The whole of the island of St. Vincent is made up of ancient lava flows alternating with volcanic fragmental deposits or tuffs. These tuffs consist of boulders of all sizes imbedded in a matrix of coarse and fine gravel and sand, the whole being compacted into a rather soft rock, which is known as 'tuff agglomerate' or merely 'agglomerate.' These ancient agglomerates show that there have been many eruptions of the volcanoes of St. Vincent of the same character as that of 1902. They contain bombs as well as blocks. The beds of solid rock on the island show that many of the ancient eruptions were accompanied by extensive flows of molten lava. The porous agglomerates have suffered much from the decomposing action of percolating waters, and the lava beds show extensive alteration due to the same agency. Beautiful spheroidal weathering is common in the basalts of the southeastern part of the island and in the elevated beach conglomerates of the windward coast.
On 08 May 1902, the civilized world was startled by the news that a great eruption of Mt. Pelee on the island of Martinique had taken place, resulting in the annihilation of St. Pierre, the largest and most beautiful city in the Lesser Antilles. less notice, on 07 May 1902, the volcano known as La Soufriere on St. Vincent suffered a great eruption attended by much loss of human life and property.
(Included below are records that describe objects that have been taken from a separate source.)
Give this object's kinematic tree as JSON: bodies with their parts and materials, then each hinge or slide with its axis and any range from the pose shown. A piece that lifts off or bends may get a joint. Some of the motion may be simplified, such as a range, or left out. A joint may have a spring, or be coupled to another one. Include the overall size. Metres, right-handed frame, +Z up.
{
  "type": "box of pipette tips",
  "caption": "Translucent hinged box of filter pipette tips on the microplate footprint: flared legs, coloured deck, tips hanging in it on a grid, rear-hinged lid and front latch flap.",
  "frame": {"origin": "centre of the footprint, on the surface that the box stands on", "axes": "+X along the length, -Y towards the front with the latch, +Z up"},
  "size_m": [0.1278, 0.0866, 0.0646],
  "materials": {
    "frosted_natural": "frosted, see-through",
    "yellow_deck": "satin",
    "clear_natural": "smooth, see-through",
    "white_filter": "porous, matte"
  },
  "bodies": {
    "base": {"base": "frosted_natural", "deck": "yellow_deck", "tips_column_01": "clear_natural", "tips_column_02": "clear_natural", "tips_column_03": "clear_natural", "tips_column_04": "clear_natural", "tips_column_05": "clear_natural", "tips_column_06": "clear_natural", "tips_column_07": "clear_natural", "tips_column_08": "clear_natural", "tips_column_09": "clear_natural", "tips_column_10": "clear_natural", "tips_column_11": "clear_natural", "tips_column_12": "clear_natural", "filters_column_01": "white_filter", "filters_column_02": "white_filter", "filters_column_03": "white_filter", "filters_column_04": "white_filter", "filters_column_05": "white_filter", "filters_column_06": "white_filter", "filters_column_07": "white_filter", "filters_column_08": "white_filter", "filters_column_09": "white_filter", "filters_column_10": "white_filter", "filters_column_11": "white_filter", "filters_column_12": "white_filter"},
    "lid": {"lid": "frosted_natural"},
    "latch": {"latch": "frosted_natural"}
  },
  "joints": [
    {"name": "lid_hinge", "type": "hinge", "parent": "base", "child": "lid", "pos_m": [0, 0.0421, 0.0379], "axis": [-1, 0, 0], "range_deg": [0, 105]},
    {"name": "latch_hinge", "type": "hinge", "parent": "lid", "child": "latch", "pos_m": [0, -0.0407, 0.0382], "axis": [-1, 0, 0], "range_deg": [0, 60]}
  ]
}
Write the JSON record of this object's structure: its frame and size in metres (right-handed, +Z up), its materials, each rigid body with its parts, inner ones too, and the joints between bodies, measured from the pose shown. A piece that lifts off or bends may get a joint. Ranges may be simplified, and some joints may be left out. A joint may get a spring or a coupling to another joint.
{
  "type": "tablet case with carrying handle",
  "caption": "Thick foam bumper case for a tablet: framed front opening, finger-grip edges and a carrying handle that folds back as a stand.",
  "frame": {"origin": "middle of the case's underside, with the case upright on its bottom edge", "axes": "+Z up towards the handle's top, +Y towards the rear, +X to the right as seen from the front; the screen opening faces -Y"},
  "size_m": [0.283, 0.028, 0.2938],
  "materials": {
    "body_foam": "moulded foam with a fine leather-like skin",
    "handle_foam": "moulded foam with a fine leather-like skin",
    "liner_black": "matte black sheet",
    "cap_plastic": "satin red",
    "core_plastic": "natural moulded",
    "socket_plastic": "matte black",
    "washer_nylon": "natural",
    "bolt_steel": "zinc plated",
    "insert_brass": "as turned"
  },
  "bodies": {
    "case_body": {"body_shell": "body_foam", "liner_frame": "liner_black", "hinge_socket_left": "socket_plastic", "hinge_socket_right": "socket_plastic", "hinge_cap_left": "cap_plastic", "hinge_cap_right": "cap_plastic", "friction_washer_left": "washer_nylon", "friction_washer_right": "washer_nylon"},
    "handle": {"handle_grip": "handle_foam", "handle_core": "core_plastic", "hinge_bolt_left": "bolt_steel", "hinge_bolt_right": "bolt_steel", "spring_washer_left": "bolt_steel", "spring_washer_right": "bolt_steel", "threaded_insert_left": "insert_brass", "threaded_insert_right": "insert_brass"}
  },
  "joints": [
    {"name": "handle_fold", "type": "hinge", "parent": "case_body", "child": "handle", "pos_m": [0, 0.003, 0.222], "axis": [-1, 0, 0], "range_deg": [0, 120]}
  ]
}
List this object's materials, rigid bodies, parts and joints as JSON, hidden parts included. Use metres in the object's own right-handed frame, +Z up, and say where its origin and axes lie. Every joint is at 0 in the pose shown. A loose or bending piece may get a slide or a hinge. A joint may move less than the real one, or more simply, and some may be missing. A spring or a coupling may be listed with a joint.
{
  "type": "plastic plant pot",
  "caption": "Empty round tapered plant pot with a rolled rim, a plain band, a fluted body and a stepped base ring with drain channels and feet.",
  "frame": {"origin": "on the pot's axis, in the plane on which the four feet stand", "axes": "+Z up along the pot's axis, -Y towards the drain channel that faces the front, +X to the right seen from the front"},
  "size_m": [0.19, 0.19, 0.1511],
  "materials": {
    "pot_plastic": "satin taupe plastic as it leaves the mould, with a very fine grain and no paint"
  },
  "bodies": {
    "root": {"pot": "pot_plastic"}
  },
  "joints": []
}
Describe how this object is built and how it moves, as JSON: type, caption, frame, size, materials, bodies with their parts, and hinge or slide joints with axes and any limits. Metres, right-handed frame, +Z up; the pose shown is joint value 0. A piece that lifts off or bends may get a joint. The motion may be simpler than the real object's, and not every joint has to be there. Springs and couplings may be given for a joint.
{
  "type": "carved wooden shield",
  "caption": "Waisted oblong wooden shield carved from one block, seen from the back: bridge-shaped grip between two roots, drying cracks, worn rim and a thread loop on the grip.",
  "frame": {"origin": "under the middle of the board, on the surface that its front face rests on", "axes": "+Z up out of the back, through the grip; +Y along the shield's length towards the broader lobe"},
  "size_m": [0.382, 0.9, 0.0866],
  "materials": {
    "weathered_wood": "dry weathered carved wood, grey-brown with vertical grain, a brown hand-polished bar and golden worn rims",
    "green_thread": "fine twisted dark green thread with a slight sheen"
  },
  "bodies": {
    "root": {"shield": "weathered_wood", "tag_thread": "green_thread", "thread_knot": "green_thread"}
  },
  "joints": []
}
An official estimate of the loss of life on St. Vincent by the eruption placed the number of killed at 1350. The actual number of bodies buried was 1298, including those of the wounded who died in the hospitals. Almost all of the people who passed through the fury of the eruption and escaped uninjured had taken refuge in cellars the only openings into which were on the side farthest from the crater and were, moreover, tightly closed with wooden doors or shutters.
The particular feature of the eruption of the Soufriere was the enormous amount of dust which was thrown into the air and distributed over a vast, somewhat elliptical area, the extent of which cannot be calculated for lack of data. The dust was spread like a gray mantle over the island, generally diminishing in thickness from the crater outwards, but collected in vast deposits in certain valleys on the sides of the mountain, where the conditions seem to have been particularly favorable.
The La Soufriere crater was probably unchanged in diameter, and about nine-tenths of a mile in diameter from east to west and eight-tenths of a mile from north to south. The beautiful crater lake, for which the Soufriere was famous before the eruption, had disappeared of course, but there was a small lake of boiling water in the bottom of the pit, from the southeastern quarter of which steam was ascending in a strong column. This column at intervals was carrying up quantities of black sand with it to moderate heights above the bottom of the crater.
The area of devastation on St. Vincent was very large in proportion to the total area of the island. It was about forty-six square miles, practically one-third the entire area of the island. From much of this devastated area, however, the ashes were washed off so rapidly by the rain that vegetation was soon asserting itself and within another year crops were growing there again.